Regardless of investors' opinion, Thiel's stock sale sends a bad message to the marketplace and raises concern about whether or not Zuckerberg knows how to run a public company, said Gordon Bethune, CNBC contributor and former CEO continental airlines.
"When you have an insider dump a large percentage of his shares, especially a board member, it sends a really bad signal, regardless whether it's warranted or not," Bethune said on CNBC's Halftime Wednesday.
And with Facebook's stock trading at about the half the IPO price, the company can't afford any "bad signals" to the market, Bethune said.
"I think he needs some help in setting expectations and making his earnings prospects so people understand what he is doing and how he is going to achieve those goals. Right now it's not clear," Bethune said.
Fiorina said while blaming Zuckerberg for Facebook's stock trouble isn't completely fair, considering the stock was "overhyped" at its IPO, it's not uncommon for founders of young companies to stunt their companies growth because they are unwilling to accept they don't have all the skill sets necessary to run a company.

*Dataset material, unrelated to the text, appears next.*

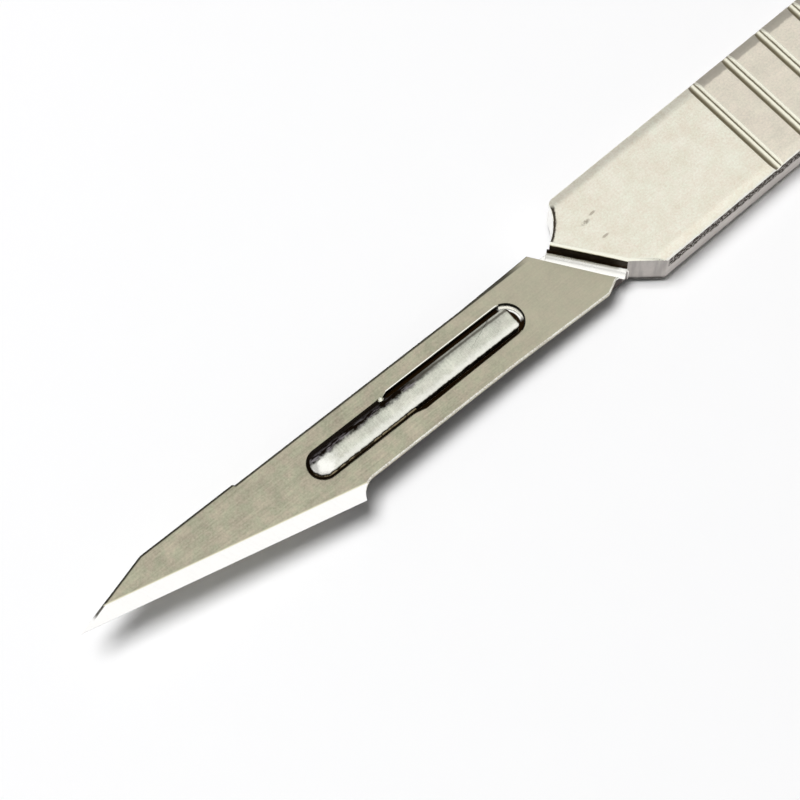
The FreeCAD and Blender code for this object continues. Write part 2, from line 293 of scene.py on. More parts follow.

"The difficulty is when a founder who has been incredibly successful up to this phase in a company's development, digs in their heels and says 'I don't need any help, I've taken us this far,' and unfortunately that happens a lot," Fiorina said on CNBC's Halftime Wednesday. "It's a little bit like saying, 'I ride a jet ski really well, therefore I can power an ocean liner.' They are totally different experiences."